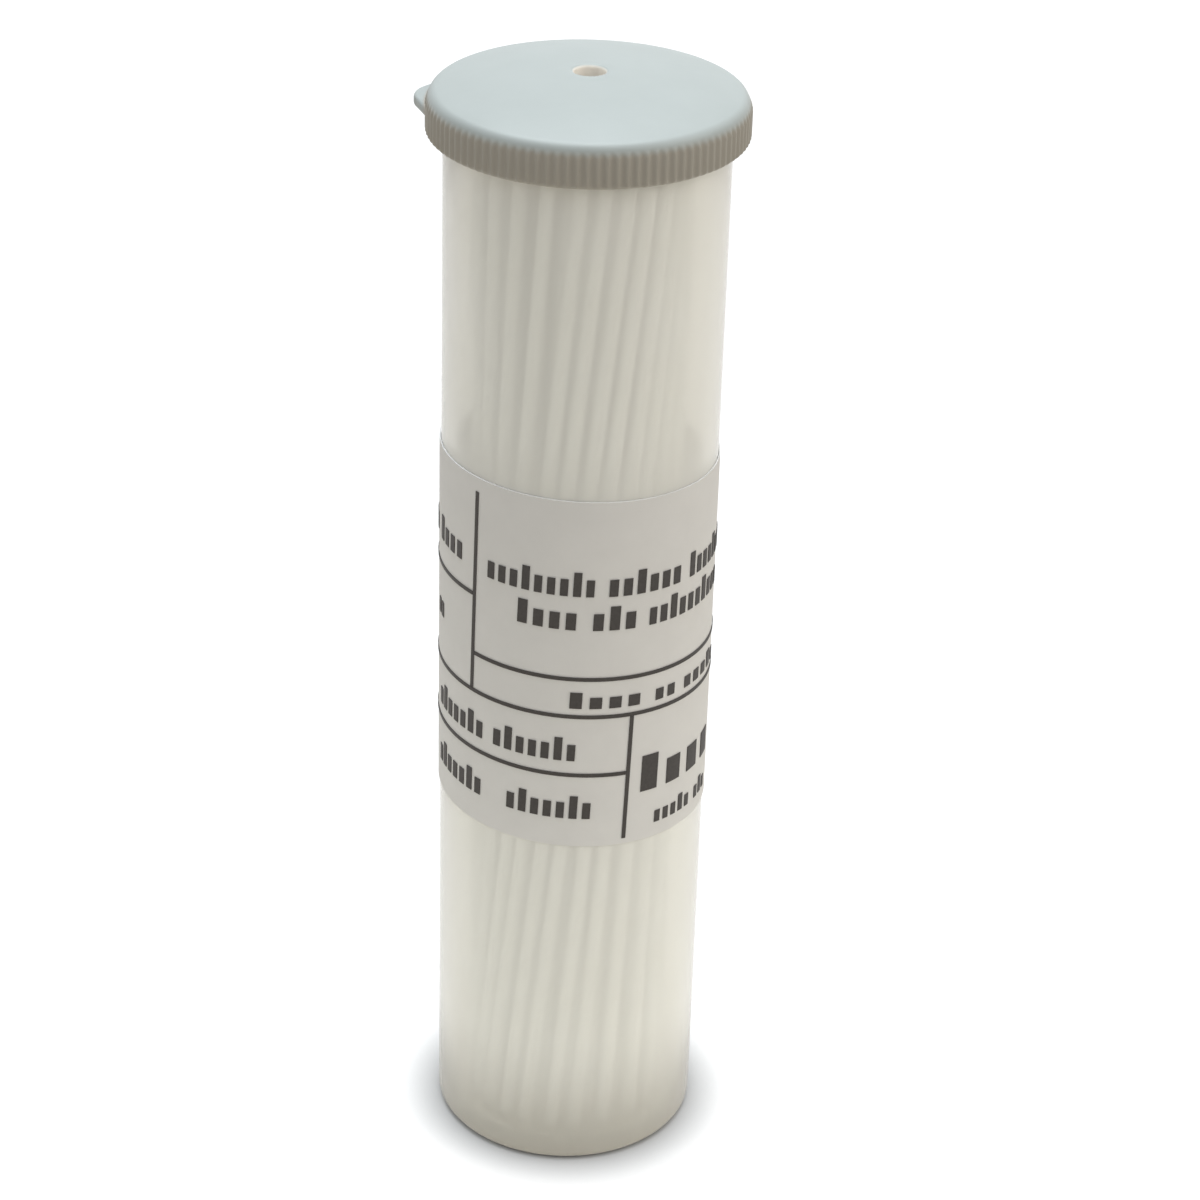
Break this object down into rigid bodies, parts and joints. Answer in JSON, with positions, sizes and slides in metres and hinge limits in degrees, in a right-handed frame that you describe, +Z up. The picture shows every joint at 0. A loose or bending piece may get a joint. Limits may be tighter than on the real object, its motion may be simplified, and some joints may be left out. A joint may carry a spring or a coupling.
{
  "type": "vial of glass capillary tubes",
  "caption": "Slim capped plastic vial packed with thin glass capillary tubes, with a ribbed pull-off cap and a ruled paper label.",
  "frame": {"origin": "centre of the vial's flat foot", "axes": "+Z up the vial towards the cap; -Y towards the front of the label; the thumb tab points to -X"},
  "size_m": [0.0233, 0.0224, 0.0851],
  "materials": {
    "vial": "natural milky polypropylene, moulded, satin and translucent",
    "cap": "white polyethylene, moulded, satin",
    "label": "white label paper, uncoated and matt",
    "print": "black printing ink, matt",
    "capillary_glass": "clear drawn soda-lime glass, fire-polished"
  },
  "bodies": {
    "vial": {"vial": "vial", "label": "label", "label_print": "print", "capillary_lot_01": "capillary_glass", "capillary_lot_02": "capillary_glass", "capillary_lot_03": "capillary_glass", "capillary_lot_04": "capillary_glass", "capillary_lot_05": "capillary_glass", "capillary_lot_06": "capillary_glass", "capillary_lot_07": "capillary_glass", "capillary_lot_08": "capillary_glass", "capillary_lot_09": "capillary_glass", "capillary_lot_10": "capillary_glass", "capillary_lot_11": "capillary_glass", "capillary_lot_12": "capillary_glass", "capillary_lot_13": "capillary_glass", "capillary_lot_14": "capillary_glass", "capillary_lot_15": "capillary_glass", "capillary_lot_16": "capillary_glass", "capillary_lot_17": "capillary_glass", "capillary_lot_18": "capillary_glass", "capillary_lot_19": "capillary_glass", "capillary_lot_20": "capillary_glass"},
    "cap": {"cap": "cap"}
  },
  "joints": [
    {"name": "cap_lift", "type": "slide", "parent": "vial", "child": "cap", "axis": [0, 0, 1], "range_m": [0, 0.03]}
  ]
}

□ □ □ □ □ □ □

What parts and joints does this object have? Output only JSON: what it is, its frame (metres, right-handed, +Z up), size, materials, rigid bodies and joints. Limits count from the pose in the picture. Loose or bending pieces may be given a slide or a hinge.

□ □ □ □ □ □ □

Return all lines of the material above in which the word "with" occurs.

Break this object down into rigid bodies, parts and joints. Answer in JSON, with positions, sizes and slides in metres and hinge limits in degrees, in a right-handed frame that you describe, +Z up. The picture shows every joint at 0. A loose or bending piece may get a joint. Limits may be tighter than on the real object, its motion may be simplified, and some joints may be left out. A joint may carry a spring or a coupling.
  "caption": "Slim capped plastic vial packed with thin glass capillary tubes, with a ribbed pull-off cap and a ruled paper label.",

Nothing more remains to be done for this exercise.